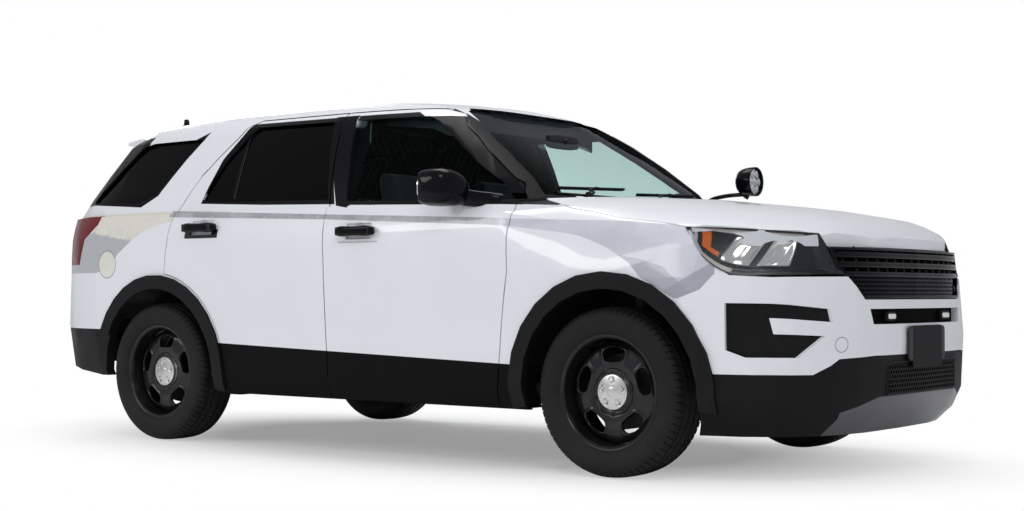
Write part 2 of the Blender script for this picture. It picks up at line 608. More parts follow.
print("tyres")
tyreUser = {
    "radius": 0.3628, "pitches": 72, "grooveDepth": 0.0075, "slotDepth": 0.006, "shoulder": 0.088, "crown": 0.0045,
    "grooves": (-0.066, -0.024, 0.024, 0.066), "grooveHalf": 0.0050, "grooveSlope": 0.0012, "skew": 0.9,
    "ringRadii": (0.3180, 0.2600), "teeth": (0.2990, 0.3130),  # raised lines and a toothed band on the sidewall
    "wall": ((0.2300, 0.0950), (0.2395, 0.0990), (0.2540, 0.1100), (0.2760, 0.1195), (0.3020, 0.1220),
             (0.3260, 0.1190), (0.3440, 0.1105), (0.3550, 0.0980)),  # radius and place across, from the bead up
}


def tyreGrid():
    # The outline runs from the inner bead over the tread to the outer bead. Rows are laid on the edges of the four
    # long grooves and columns on the edges of the cross slots, and both sink towards the axle.
    user = tyreUser
    shoulder = user["shoulder"]
    wall = curve(user["wall"], 22)
    ribs = [shoulder]
    for groove in sorted(user["grooves"], reverse=True):
        ribs += [groove + user["grooveHalf"] + e for e in (user["grooveSlope"], 0)]
        ribs += [groove - user["grooveHalf"] - e for e in (0, user["grooveSlope"])]
    ribs += [-shoulder]
    middle = sorted(set(ribs + [0.045, 0.0, -0.045, 0.078, -0.078]), reverse=True)
    crown = user["radius"] - user["crown"] * (np.abs(middle) / shoulder) ** 3.2
    profile = np.vstack([wall, np.stack([crown, middle], 1), wall[::-1] * (1, -1)])
    r, a = profile[:, 0][:, None], profile[:, 1][:, None]
    perPitch = np.array([0.0, 0.02, 0.16, 0.18, 0.45, 0.72])
    turns = ((np.arange(user["pitches"])[:, None] + perPitch) / user["pitches"]).reshape(-1)[None, :]
    part = np.tile(perPitch, user["pitches"])[None, :]
    onTread = smoothStep(r, 0.335, 0.352)  # the cross slots fade out down the shoulder
    groove = np.zeros_like(a)
    for place in user["grooves"]:
        groove = np.maximum(groove, (np.abs(a - place) <= user["grooveHalf"] + 1e-5) * 1.0)
    slot = ((part > 0.01) & (part < 0.17)) * 1.0
    slotShare = np.where(np.abs(a) > 0.070, 1.0, np.where(np.abs(a) > 0.030, 0.55, 0.35)) * (r > 0.338)
    depth = np.maximum(groove * user["grooveDepth"], slot * slotShare * user["slotDepth"] * onTread)
    high, low = user["ringRadii"]
    rings = 0.0012 * np.exp(-(((r - high) / 0.0016) ** 2)) + 0.0010 * np.exp(-(((r - low) / 0.0020) ** 2))
    teeth = 0.0005 * ((r > user["teeth"][0]) & (r < user["teeth"][1])) * (part > 0.3)
    skew = user["skew"] / user["pitches"] * np.clip(np.abs(a) / shoulder, 0, 1.15) * np.sign(a)
    angle = (turns + skew) * math.tau
    across = a + np.sign(a) * (rings + teeth)
    radial = r - depth
    return np.stack([radial * np.cos(angle), radial * np.sin(angle), np.broadcast_to(across, angle.shape)], -1)


wheelUser = {
    "windowHigh": 0.0300, "windowWide": 0.335, "windowPower": 2.7, "windows": 5,
    "sectorLow": 0.098, "sectorHigh": 0.2220, "lip": 0.0045, "steel": 0.0045, "across": 0.85,
    "capRadius": 0.0800, "nuts": 5, "nutCircle": 0.052, "nutHeight": 0.0048, "dish": 0.0026,
    "disc": ((0.0, 0.040), (0.060, 0.042), (0.088, 0.046), (0.105, 0.056), (0.130, 0.0575), (0.165, 0.0535),
             (0.192, 0.048), (0.208, 0.038), (0.2225, 0.024)),  # radius and place across
    "barrel": ((0.2224, 0.0240), (0.2205, 0.0100), (0.2205, -0.0500), (0.2210, -0.0980), (0.2440, -0.1020)),
    "rim": ((0.2224, 0.0240), (0.2215, 0.0420), (0.2240, 0.0640), (0.2285, 0.0860), (0.2330, 0.0965), (0.2400, 0.1020),
            (0.2470, 0.1028), (0.2490, 0.0995), (0.2470, 0.0955)), "rimFoot": (0.2300, 0.0950),
}


def discHeight(r):  # the pressed disc's place across, from the hub out to the barrel
    radii, heights = np.array(wheelUser["disc"]).T
    return np.interp(r, radii, heights)


def windowSectors():
    # Each fifth of the disc is a fan from its rounded window's edge out to the sector's own edge, in polar coordinates.
    user = wheelUser
    halfTurn = math.pi / user["windows"]
    rise = (user["sectorHigh"] - user["sectorLow"]) / 2
    middle = (user["sectorHigh"] + user["sectorLow"]) / 2
    corner = math.atan2(rise, halfTurn)
    quarter = np.concatenate([np.linspace(0, corner, 7)[:-1], np.linspace(corner, math.pi / 2, 7)[:-1]])
    v = np.concatenate([quarter, math.pi - quarter, math.pi + quarter, math.tau - quarter])
    v = np.unique(np.round(v % math.tau, 9))
    c, s = np.cos(v), np.sin(v)
    outer = 1 / np.maximum(np.abs(c) / halfTurn, np.abs(s) / rise)
    p = user["windowPower"]
    inner = ((np.abs(c) / user["windowWide"]) ** p + (np.abs(s) / user["windowHigh"]) ** p) ** (-1 / p)
    u = np.array([0, 0.02, 0.06, 0.12, 0.20, 0.30, 0.42, 0.56, 0.70, 0.85, 1.0])[:, None]
    reach = inner + (outer - inner) * u
    lift = user["lip"] * np.exp(-(((u - 0.14) / 0.12) ** 2)) - 0.013 * np.exp(-((u / 0.035) ** 2))
    r = middle + reach * s
    grids = []
    for k in range(user["windows"]):
        theta = math.pi / 2 + k * math.tau / user["windows"] + reach * c
        grids.append(np.stack([r * np.cos(theta), r * np.sin(theta), discHeight(r) + lift], -1))
    return grids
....
### Objective
Quote each line above in full, word for word.

### The solution
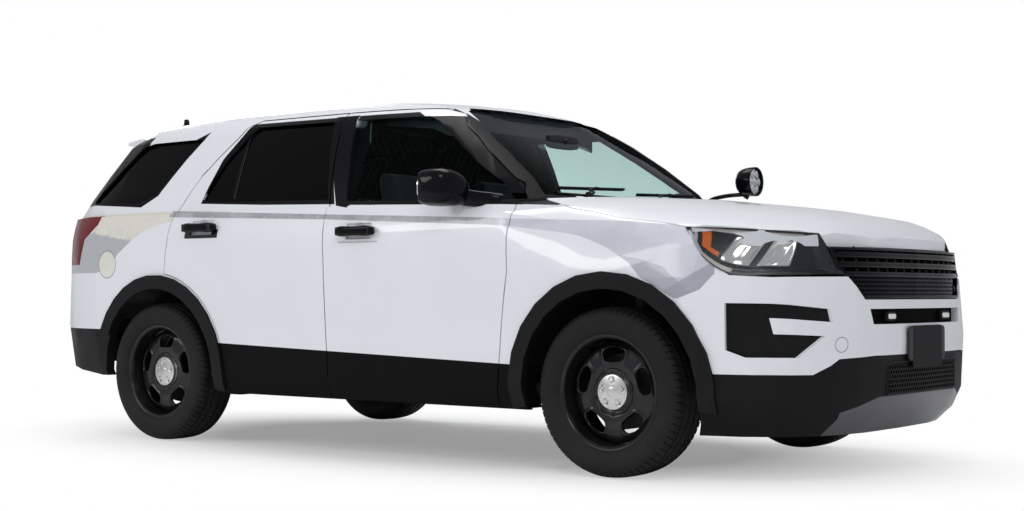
Write part 2 of the Blender script for this picture. It picks up at line 608. More parts follow.
print("tyres")
tyreUser = {
    "radius": 0.3628, "pitches": 72, "grooveDepth": 0.0075, "slotDepth": 0.006, "shoulder": 0.088, "crown": 0.0045,
    "grooves": (-0.066, -0.024, 0.024, 0.066), "grooveHalf": 0.0050, "grooveSlope": 0.0012, "skew": 0.9,
    "ringRadii": (0.3180, 0.2600), "teeth": (0.2990, 0.3130),  # raised lines and a toothed band on the sidewall
    "wall": ((0.2300, 0.0950), (0.2395, 0.0990), (0.2540, 0.1100), (0.2760, 0.1195), (0.3020, 0.1220),
             (0.3260, 0.1190), (0.3440, 0.1105), (0.3550, 0.0980)),  # radius and place across, from the bead up
}


def tyreGrid():
    # The outline runs from the inner bead over the tread to the outer bead. Rows are laid on the edges of the four
    # long grooves and columns on the edges of the cross slots, and both sink towards the axle.
    user = tyreUser
    shoulder = user["shoulder"]
    wall = curve(user["wall"], 22)
    ribs = [shoulder]
    for groove in sorted(user["grooves"], reverse=True):
        ribs += [groove + user["grooveHalf"] + e for e in (user["grooveSlope"], 0)]
        ribs += [groove - user["grooveHalf"] - e for e in (0, user["grooveSlope"])]
    ribs += [-shoulder]
    middle = sorted(set(ribs + [0.045, 0.0, -0.045, 0.078, -0.078]), reverse=True)
    crown = user["radius"] - user["crown"] * (np.abs(middle) / shoulder) ** 3.2
    profile = np.vstack([wall, np.stack([crown, middle], 1), wall[::-1] * (1, -1)])
    r, a = profile[:, 0][:, None], profile[:, 1][:, None]
    perPitch = np.array([0.0, 0.02, 0.16, 0.18, 0.45, 0.72])
    turns = ((np.arange(user["pitches"])[:, None] + perPitch) / user["pitches"]).reshape(-1)[None, :]
    part = np.tile(perPitch, user["pitches"])[None, :]
    onTread = smoothStep(r, 0.335, 0.352)  # the cross slots fade out down the shoulder
    groove = np.zeros_like(a)
    for place in user["grooves"]:
        groove = np.maximum(groove, (np.abs(a - place) <= user["grooveHalf"] + 1e-5) * 1.0)
    slot = ((part > 0.01) & (part < 0.17)) * 1.0
    slotShare = np.where(np.abs(a) > 0.070, 1.0, np.where(np.abs(a) > 0.030, 0.55, 0.35)) * (r > 0.338)
    depth = np.maximum(groove * user["grooveDepth"], slot * slotShare * user["slotDepth"] * onTread)
    high, low = user["ringRadii"]
    rings = 0.0012 * np.exp(-(((r - high) / 0.0016) ** 2)) + 0.0010 * np.exp(-(((r - low) / 0.0020) ** 2))
    teeth = 0.0005 * ((r > user["teeth"][0]) & (r < user["teeth"][1])) * (part > 0.3)
    skew = user["skew"] / user["pitches"] * np.clip(np.abs(a) / shoulder, 0, 1.15) * np.sign(a)
    angle = (turns + skew) * math.tau
    across = a + np.sign(a) * (rings + teeth)
    radial = r - depth
    return np.stack([radial * np.cos(angle), radial * np.sin(angle), np.broadcast_to(across, angle.shape)], -1)


wheelUser = {
    "windowHigh": 0.0300, "windowWide": 0.335, "windowPower": 2.7, "windows": 5,
    "sectorLow": 0.098, "sectorHigh": 0.2220, "lip": 0.0045, "steel": 0.0045, "across": 0.85,
    "capRadius": 0.0800, "nuts": 5, "nutCircle": 0.052, "nutHeight": 0.0048, "dish": 0.0026,
    "disc": ((0.0, 0.040), (0.060, 0.042), (0.088, 0.046), (0.105, 0.056), (0.130, 0.0575), (0.165, 0.0535),
             (0.192, 0.048), (0.208, 0.038), (0.2225, 0.024)),  # radius and place across
    "barrel": ((0.2224, 0.0240), (0.2205, 0.0100), (0.2205, -0.0500), (0.2210, -0.0980), (0.2440, -0.1020)),
    "rim": ((0.2224, 0.0240), (0.2215, 0.0420), (0.2240, 0.0640), (0.2285, 0.0860), (0.2330, 0.0965), (0.2400, 0.1020),
            (0.2470, 0.1028), (0.2490, 0.0995), (0.2470, 0.0955)), "rimFoot": (0.2300, 0.0950),
}


def discHeight(r):  # the pressed disc's place across, from the hub out to the barrel
    radii, heights = np.array(wheelUser["disc"]).T
    return np.interp(r, radii, heights)


def windowSectors():
    # Each fifth of the disc is a fan from its rounded window's edge out to the sector's own edge, in polar coordinates.
    user = wheelUser
    halfTurn = math.pi / user["windows"]
    rise = (user["sectorHigh"] - user["sectorLow"]) / 2
    middle = (user["sectorHigh"] + user["sectorLow"]) / 2
    corner = math.atan2(rise, halfTurn)
    quarter = np.concatenate([np.linspace(0, corner, 7)[:-1], np.linspace(corner, math.pi / 2, 7)[:-1]])
    v = np.concatenate([quarter, math.pi - quarter, math.pi + quarter, math.tau - quarter])
    v = np.unique(np.round(v % math.tau, 9))
    c, s = np.cos(v), np.sin(v)
    outer = 1 / np.maximum(np.abs(c) / halfTurn, np.abs(s) / rise)
    p = user["windowPower"]
    inner = ((np.abs(c) / user["windowWide"]) ** p + (np.abs(s) / user["windowHigh"]) ** p) ** (-1 / p)
    u = np.array([0, 0.02, 0.06, 0.12, 0.20, 0.30, 0.42, 0.56, 0.70, 0.85, 1.0])[:, None]
    reach = inner + (outer - inner) * u
    lift = user["lip"] * np.exp(-(((u - 0.14) / 0.12) ** 2)) - 0.013 * np.exp(-((u / 0.035) ** 2))
    r = middle + reach * s
    grids = []
    for k in range(user["windows"]):
        theta = math.pi / 2 + k * math.tau / user["windows"] + reach * c
        grids.append(np.stack([r * np.cos(theta), r * np.sin(theta), discHeight(r) + lift], -1))
    return grids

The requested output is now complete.